GIVEN EXERCISE
Extract, without alteration, each line from the start of the listing to the line bearing "makeFilmWords(filmWords)".

DATA EXTRACT
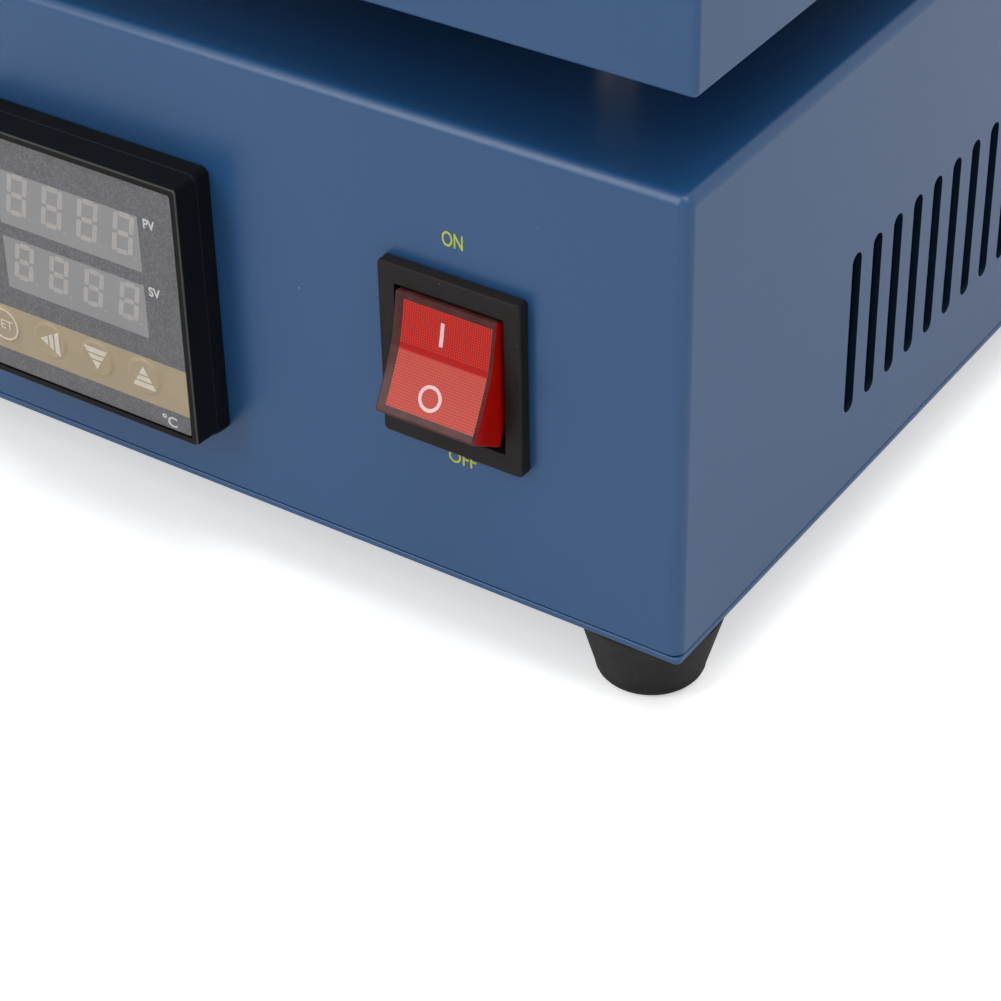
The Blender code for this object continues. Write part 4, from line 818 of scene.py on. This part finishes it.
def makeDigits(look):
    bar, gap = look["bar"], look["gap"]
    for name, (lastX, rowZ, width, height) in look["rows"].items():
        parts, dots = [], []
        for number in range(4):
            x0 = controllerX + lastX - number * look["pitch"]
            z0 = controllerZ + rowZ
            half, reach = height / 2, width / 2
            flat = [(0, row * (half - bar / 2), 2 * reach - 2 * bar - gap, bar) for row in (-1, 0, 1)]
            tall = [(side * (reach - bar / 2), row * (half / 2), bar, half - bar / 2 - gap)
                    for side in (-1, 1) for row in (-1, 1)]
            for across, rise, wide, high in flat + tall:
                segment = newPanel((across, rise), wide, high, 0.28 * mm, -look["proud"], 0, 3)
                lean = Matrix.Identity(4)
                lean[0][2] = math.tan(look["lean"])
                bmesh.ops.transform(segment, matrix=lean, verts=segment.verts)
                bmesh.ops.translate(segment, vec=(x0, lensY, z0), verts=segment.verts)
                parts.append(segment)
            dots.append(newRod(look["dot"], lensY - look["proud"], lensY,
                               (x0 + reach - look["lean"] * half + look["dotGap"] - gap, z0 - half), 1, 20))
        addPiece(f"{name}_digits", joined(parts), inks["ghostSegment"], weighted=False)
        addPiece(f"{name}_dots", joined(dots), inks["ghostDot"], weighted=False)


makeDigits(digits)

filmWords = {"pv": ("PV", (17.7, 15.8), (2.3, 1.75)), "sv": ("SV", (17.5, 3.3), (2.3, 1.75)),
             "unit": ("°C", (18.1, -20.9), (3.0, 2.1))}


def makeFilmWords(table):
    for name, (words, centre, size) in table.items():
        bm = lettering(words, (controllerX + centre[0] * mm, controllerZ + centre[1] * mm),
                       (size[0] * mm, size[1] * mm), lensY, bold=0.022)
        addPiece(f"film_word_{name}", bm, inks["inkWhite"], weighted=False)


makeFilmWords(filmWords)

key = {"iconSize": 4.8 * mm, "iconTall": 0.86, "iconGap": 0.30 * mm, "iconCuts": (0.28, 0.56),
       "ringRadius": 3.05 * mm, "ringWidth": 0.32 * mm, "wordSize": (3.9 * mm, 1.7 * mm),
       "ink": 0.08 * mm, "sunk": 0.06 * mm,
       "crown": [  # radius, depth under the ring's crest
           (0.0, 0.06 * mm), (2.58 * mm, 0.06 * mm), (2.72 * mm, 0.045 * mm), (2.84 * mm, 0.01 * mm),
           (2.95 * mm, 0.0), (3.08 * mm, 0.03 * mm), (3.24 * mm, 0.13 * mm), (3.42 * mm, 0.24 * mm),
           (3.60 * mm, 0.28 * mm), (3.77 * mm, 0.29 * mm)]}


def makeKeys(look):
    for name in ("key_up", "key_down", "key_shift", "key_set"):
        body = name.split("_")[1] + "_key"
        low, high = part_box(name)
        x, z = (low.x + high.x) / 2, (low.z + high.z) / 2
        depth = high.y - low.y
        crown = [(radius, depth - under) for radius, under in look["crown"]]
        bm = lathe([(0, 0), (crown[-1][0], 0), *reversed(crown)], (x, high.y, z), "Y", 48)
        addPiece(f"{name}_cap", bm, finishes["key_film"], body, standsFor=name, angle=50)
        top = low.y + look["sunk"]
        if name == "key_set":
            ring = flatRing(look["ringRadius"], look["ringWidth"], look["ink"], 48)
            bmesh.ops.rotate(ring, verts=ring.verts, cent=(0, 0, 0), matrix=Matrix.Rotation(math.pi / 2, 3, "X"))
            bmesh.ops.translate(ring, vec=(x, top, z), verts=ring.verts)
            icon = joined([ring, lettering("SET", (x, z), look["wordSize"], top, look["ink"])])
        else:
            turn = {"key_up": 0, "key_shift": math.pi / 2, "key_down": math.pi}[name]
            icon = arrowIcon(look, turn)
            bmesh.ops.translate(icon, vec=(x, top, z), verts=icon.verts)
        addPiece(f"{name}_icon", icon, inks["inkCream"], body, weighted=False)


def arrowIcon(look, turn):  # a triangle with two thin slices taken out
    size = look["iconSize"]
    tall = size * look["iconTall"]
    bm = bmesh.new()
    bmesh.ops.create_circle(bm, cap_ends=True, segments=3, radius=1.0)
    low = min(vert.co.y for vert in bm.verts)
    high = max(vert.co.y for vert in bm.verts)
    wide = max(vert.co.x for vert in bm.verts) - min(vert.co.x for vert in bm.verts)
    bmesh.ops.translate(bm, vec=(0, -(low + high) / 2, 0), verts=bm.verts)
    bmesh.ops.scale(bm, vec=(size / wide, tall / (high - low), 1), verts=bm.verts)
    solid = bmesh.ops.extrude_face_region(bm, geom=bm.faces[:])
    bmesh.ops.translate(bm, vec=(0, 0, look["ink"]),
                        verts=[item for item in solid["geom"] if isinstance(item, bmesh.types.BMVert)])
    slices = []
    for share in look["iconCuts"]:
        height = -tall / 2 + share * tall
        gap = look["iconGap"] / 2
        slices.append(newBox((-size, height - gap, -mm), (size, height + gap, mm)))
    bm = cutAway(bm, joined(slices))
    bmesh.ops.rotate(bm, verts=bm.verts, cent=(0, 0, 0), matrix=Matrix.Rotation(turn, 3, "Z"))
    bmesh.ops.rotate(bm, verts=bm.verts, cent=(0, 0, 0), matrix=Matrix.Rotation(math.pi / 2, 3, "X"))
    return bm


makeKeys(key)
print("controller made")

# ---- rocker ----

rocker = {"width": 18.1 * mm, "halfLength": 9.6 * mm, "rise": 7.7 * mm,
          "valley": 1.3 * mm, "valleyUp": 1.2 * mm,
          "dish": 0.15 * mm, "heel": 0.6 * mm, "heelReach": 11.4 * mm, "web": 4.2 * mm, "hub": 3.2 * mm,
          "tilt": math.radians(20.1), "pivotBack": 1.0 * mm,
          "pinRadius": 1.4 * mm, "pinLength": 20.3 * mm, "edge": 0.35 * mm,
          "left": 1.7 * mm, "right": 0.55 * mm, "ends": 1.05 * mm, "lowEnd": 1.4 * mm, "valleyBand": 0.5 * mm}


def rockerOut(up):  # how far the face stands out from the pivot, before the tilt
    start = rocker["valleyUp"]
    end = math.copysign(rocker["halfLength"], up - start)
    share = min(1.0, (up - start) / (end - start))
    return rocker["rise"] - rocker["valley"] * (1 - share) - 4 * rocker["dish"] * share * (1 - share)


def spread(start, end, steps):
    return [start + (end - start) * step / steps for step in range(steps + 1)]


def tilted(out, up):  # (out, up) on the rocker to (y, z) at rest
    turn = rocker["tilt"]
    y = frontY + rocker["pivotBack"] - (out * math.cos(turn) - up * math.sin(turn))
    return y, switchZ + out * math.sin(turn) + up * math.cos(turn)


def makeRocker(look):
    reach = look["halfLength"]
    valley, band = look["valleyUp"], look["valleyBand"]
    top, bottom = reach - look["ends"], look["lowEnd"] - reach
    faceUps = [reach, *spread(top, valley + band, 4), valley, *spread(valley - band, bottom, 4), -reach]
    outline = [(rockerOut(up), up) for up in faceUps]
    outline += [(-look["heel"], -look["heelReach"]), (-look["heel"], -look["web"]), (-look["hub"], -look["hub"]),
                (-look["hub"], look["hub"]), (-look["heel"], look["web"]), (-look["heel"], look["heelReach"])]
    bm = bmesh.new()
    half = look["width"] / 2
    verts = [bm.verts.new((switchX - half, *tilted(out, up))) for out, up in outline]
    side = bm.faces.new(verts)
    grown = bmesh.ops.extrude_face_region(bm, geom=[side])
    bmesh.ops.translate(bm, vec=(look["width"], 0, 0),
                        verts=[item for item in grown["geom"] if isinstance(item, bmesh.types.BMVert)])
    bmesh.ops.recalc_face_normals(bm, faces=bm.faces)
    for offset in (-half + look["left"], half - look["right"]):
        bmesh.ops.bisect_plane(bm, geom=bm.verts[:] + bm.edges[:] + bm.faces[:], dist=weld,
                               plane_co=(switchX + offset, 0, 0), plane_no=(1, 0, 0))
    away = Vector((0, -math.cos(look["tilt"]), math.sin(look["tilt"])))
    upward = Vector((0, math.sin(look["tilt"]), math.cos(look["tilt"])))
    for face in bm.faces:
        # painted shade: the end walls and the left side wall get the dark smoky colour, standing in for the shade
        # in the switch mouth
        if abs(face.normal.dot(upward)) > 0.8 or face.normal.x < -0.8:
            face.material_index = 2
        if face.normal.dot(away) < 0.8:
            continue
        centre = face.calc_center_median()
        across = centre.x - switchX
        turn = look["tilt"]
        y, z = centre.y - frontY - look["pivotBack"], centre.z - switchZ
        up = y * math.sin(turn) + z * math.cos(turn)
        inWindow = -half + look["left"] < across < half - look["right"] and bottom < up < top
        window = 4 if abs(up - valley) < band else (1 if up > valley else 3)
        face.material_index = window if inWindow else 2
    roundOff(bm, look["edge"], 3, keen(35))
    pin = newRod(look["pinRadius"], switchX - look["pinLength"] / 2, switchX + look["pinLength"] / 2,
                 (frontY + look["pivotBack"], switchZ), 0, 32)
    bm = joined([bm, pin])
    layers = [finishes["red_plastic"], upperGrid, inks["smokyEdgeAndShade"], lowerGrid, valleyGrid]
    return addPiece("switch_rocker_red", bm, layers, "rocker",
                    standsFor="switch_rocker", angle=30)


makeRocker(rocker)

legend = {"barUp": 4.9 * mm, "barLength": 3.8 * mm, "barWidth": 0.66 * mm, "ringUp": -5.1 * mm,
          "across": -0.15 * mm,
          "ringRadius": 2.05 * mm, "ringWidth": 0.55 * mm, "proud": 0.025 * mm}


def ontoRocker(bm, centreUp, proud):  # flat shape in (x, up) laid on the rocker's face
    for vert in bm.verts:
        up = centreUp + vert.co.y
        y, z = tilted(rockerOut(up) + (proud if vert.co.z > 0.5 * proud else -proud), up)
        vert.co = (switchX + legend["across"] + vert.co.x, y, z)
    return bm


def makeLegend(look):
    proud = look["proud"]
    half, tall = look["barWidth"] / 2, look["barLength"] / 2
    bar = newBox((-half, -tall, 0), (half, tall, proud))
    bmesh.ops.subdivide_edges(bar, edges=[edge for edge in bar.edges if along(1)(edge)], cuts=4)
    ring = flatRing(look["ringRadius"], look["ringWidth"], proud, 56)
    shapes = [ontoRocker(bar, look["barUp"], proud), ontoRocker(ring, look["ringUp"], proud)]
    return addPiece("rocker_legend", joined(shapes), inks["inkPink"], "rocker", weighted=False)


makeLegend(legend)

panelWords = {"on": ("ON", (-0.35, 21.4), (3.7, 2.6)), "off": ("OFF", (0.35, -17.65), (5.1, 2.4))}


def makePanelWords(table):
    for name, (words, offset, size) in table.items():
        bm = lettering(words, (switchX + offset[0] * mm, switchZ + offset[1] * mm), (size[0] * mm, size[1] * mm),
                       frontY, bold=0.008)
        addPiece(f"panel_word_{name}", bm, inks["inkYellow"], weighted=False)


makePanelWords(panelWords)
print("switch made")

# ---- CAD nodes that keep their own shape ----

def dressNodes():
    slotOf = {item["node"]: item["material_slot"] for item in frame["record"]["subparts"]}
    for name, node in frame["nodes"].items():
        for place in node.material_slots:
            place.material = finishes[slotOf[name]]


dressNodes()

WORKED SOLUTION
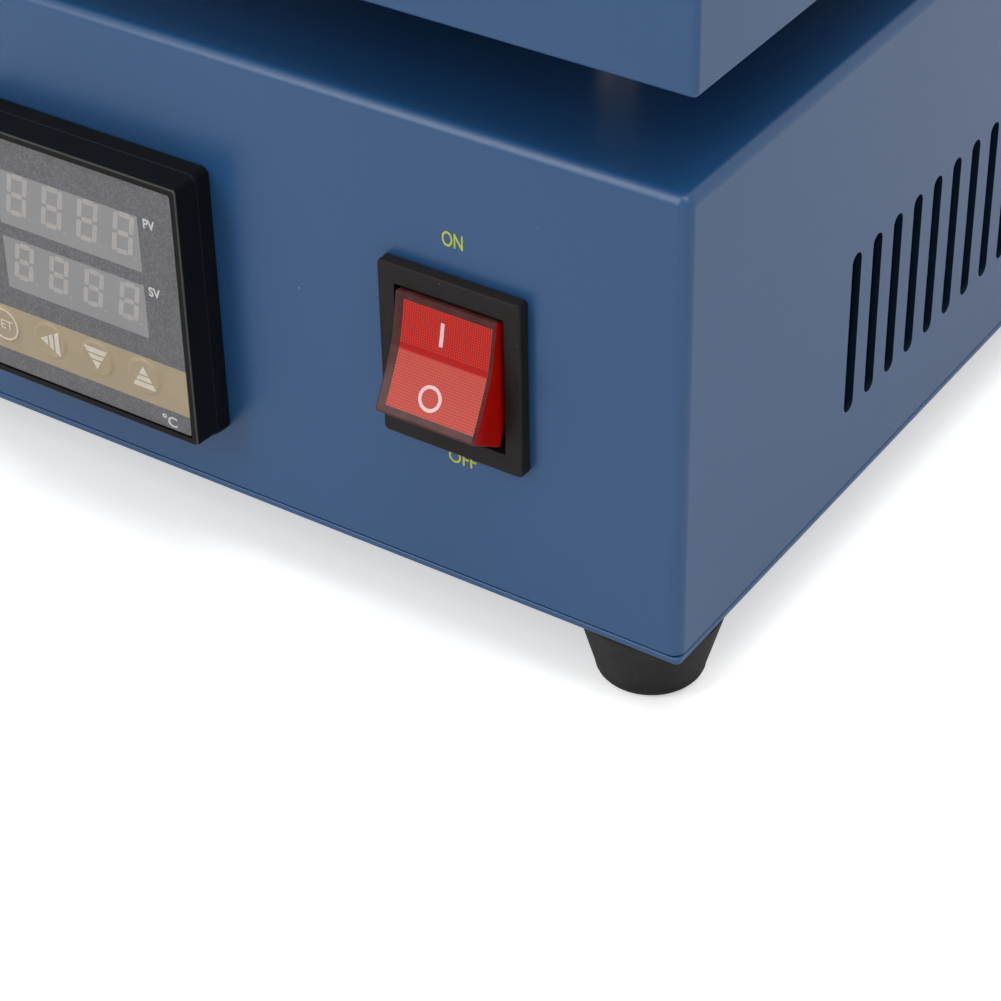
The Blender code for this object continues. Write part 4, from line 818 of scene.py on. This part finishes it.
def makeDigits(look):
    bar, gap = look["bar"], look["gap"]
    for name, (lastX, rowZ, width, height) in look["rows"].items():
        parts, dots = [], []
        for number in range(4):
            x0 = controllerX + lastX - number * look["pitch"]
            z0 = controllerZ + rowZ
            half, reach = height / 2, width / 2
            flat = [(0, row * (half - bar / 2), 2 * reach - 2 * bar - gap, bar) for row in (-1, 0, 1)]
            tall = [(side * (reach - bar / 2), row * (half / 2), bar, half - bar / 2 - gap)
                    for side in (-1, 1) for row in (-1, 1)]
            for across, rise, wide, high in flat + tall:
                segment = newPanel((across, rise), wide, high, 0.28 * mm, -look["proud"], 0, 3)
                lean = Matrix.Identity(4)
                lean[0][2] = math.tan(look["lean"])
                bmesh.ops.transform(segment, matrix=lean, verts=segment.verts)
                bmesh.ops.translate(segment, vec=(x0, lensY, z0), verts=segment.verts)
                parts.append(segment)
            dots.append(newRod(look["dot"], lensY - look["proud"], lensY,
                               (x0 + reach - look["lean"] * half + look["dotGap"] - gap, z0 - half), 1, 20))
        addPiece(f"{name}_digits", joined(parts), inks["ghostSegment"], weighted=False)
        addPiece(f"{name}_dots", joined(dots), inks["ghostDot"], weighted=False)


makeDigits(digits)

filmWords = {"pv": ("PV", (17.7, 15.8), (2.3, 1.75)), "sv": ("SV", (17.5, 3.3), (2.3, 1.75)),
             "unit": ("°C", (18.1, -20.9), (3.0, 2.1))}


def makeFilmWords(table):
    for name, (words, centre, size) in table.items():
        bm = lettering(words, (controllerX + centre[0] * mm, controllerZ + centre[1] * mm),
                       (size[0] * mm, size[1] * mm), lensY, bold=0.022)
        addPiece(f"film_word_{name}", bm, inks["inkWhite"], weighted=False)


makeFilmWords(filmWords)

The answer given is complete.